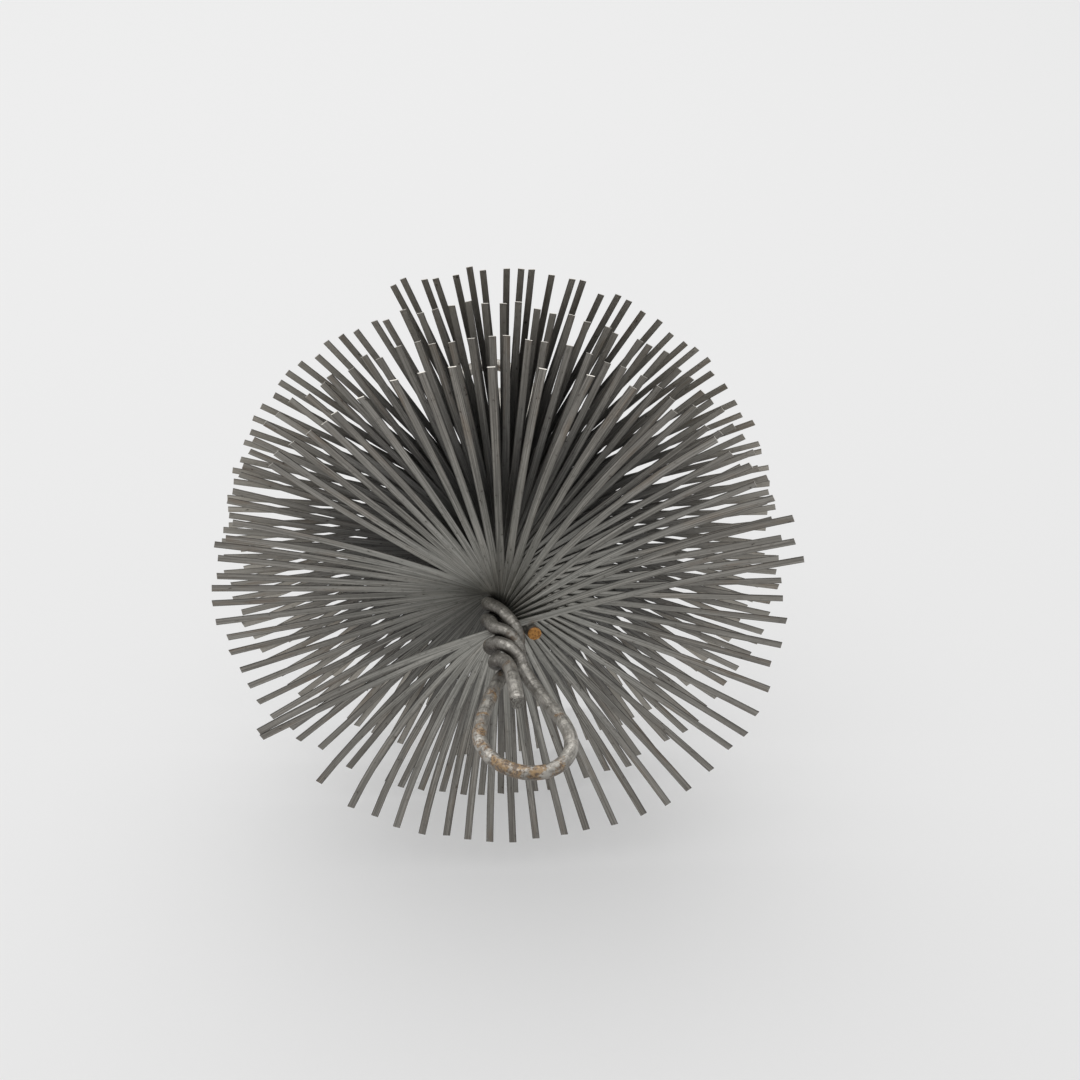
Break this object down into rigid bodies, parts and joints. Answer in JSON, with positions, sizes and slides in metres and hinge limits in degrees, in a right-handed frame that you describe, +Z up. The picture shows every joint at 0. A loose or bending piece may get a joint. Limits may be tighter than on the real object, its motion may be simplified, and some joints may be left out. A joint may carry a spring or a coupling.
{
  "type": "chimney sweep brush",
  "caption": "Round wire flue brush: flat spring-steel bristles held in a twisted galvanised wire core, with a pulling eye at each end.",
  "frame": {"origin": "on the floor under the middle of the brush's box, where the lowest bristle tips rest", "axes": "+Y along the twisted core from the front eye to the rear eye, +Z up"},
  "size_m": [0.1528, 0.1804, 0.1585],
  "materials": {
    "spring_steel_strip": "dark, dull flat spring steel strip with brown heat and rust tints and bright sheared ends",
    "galvanised_wire": "light grey galvanised steel wire, mottled, with brown rust on the bends and the cut ends"
  },
  "bodies": {
    "root": {"bristle_fan_01": "spring_steel_strip", "bristle_fan_02": "spring_steel_strip", "bristle_fan_03": "spring_steel_strip", "bristle_fan_04": "spring_steel_strip", "bristle_fan_05": "spring_steel_strip", "bristle_fan_06": "spring_steel_strip", "bristle_fan_07": "spring_steel_strip", "bristle_fan_08": "spring_steel_strip", "bristle_fan_09": "spring_steel_strip", "bristle_fan_10": "spring_steel_strip", "bristle_fan_11": "spring_steel_strip", "bristle_fan_12": "spring_steel_strip", "bristle_fan_13": "spring_steel_strip", "bristle_fan_14": "spring_steel_strip", "bristle_fan_15": "spring_steel_strip", "bristle_fan_16": "spring_steel_strip", "bristle_fan_17": "spring_steel_strip", "bristle_fan_18": "spring_steel_strip", "bristle_fan_19": "spring_steel_strip", "bristle_fan_20": "spring_steel_strip", "bristle_fan_21": "spring_steel_strip", "bristle_fan_22": "spring_steel_strip", "front_eye_wire": "galvanised_wire", "rear_eye_wire": "galvanised_wire"}
  },
  "joints": []
}
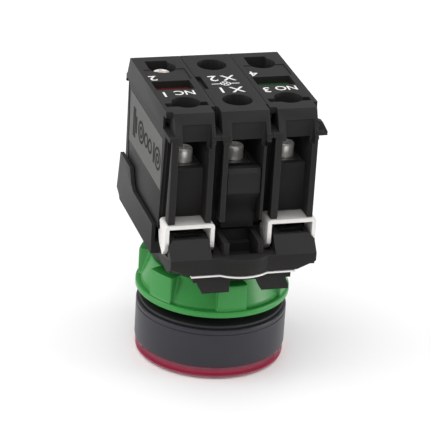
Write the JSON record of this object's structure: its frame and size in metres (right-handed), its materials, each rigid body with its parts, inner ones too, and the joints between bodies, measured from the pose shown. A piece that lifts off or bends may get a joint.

•••

**Task brief**
From the preceding material, extract every line exactly.

**Finished exercise**
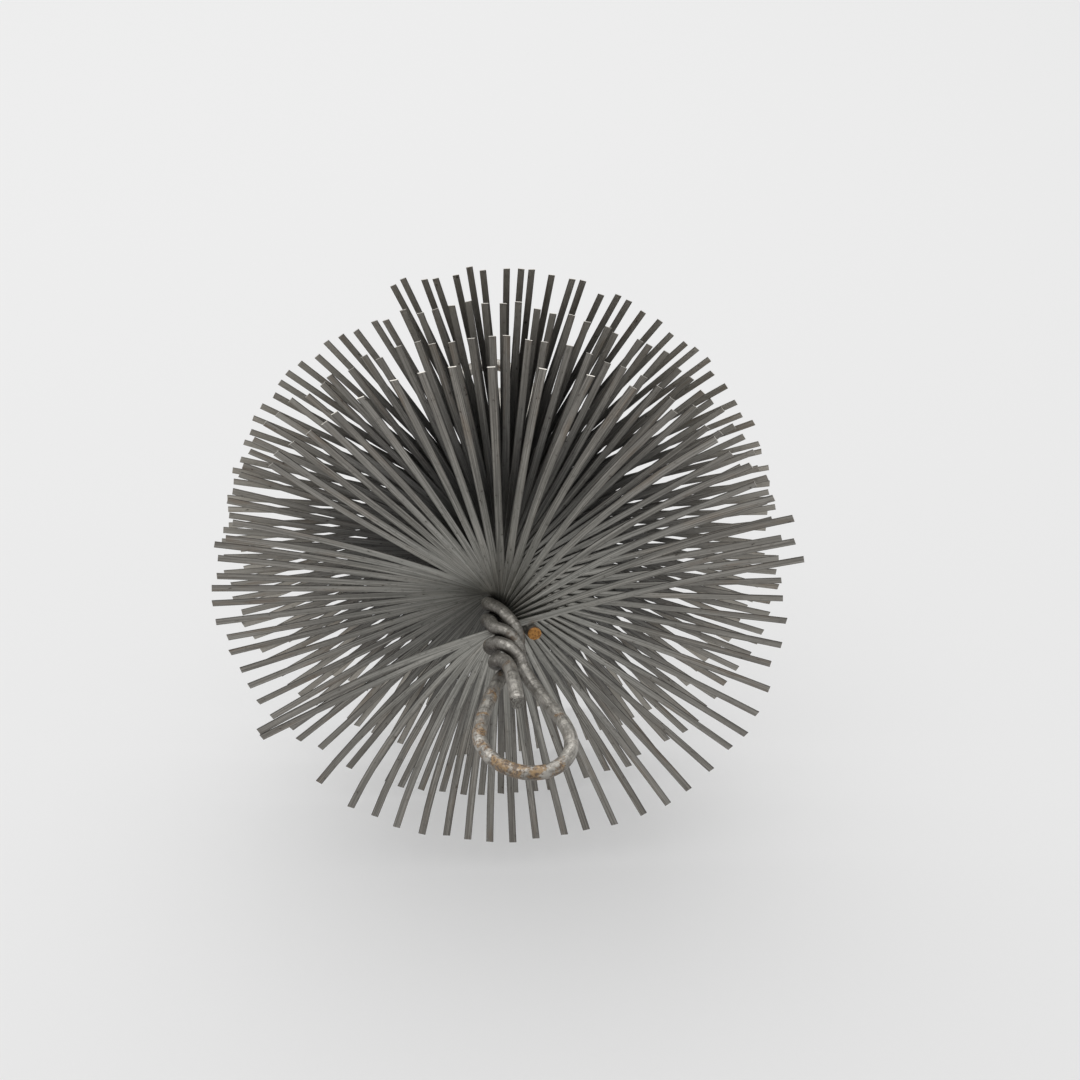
Break this object down into rigid bodies, parts and joints. Answer in JSON, with positions, sizes and slides in metres and hinge limits in degrees, in a right-handed frame that you describe, +Z up. The picture shows every joint at 0. A loose or bending piece may get a joint. Limits may be tighter than on the real object, its motion may be simplified, and some joints may be left out. A joint may carry a spring or a coupling.
{
  "type": "chimney sweep brush",
  "caption": "Round wire flue brush: flat spring-steel bristles held in a twisted galvanised wire core, with a pulling eye at each end.",
  "frame": {"origin": "on the floor under the middle of the brush's box, where the lowest bristle tips rest", "axes": "+Y along the twisted core from the front eye to the rear eye, +Z up"},
  "size_m": [0.1528, 0.1804, 0.1585],
  "materials": {
    "spring_steel_strip": "dark, dull flat spring steel strip with brown heat and rust tints and bright sheared ends",
    "galvanised_wire": "light grey galvanised steel wire, mottled, with brown rust on the bends and the cut ends"
  },
  "bodies": {
    "root": {"bristle_fan_01": "spring_steel_strip", "bristle_fan_02": "spring_steel_strip", "bristle_fan_03": "spring_steel_strip", "bristle_fan_04": "spring_steel_strip", "bristle_fan_05": "spring_steel_strip", "bristle_fan_06": "spring_steel_strip", "bristle_fan_07": "spring_steel_strip", "bristle_fan_08": "spring_steel_strip", "bristle_fan_09": "spring_steel_strip", "bristle_fan_10": "spring_steel_strip", "bristle_fan_11": "spring_steel_strip", "bristle_fan_12": "spring_steel_strip", "bristle_fan_13": "spring_steel_strip", "bristle_fan_14": "spring_steel_strip", "bristle_fan_15": "spring_steel_strip", "bristle_fan_16": "spring_steel_strip", "bristle_fan_17": "spring_steel_strip", "bristle_fan_18": "spring_steel_strip", "bristle_fan_19": "spring_steel_strip", "bristle_fan_20": "spring_steel_strip", "bristle_fan_21": "spring_steel_strip", "bristle_fan_22": "spring_steel_strip", "front_eye_wire": "galvanised_wire", "rear_eye_wire": "galvanised_wire"}
  },
  "joints": []
}
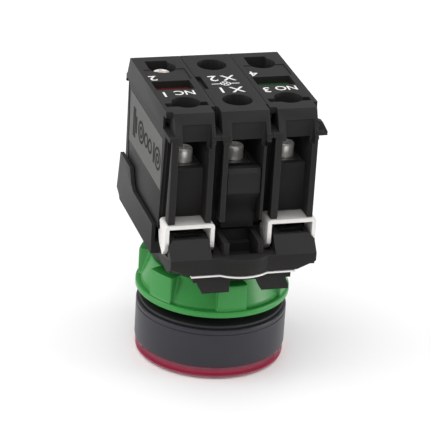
Write the JSON record of this object's structure: its frame and size in metres (right-handed), its materials, each rigid body with its parts, inner ones too, and the joints between bodies, measured from the pose shown. A piece that lifts off or bends may get a joint.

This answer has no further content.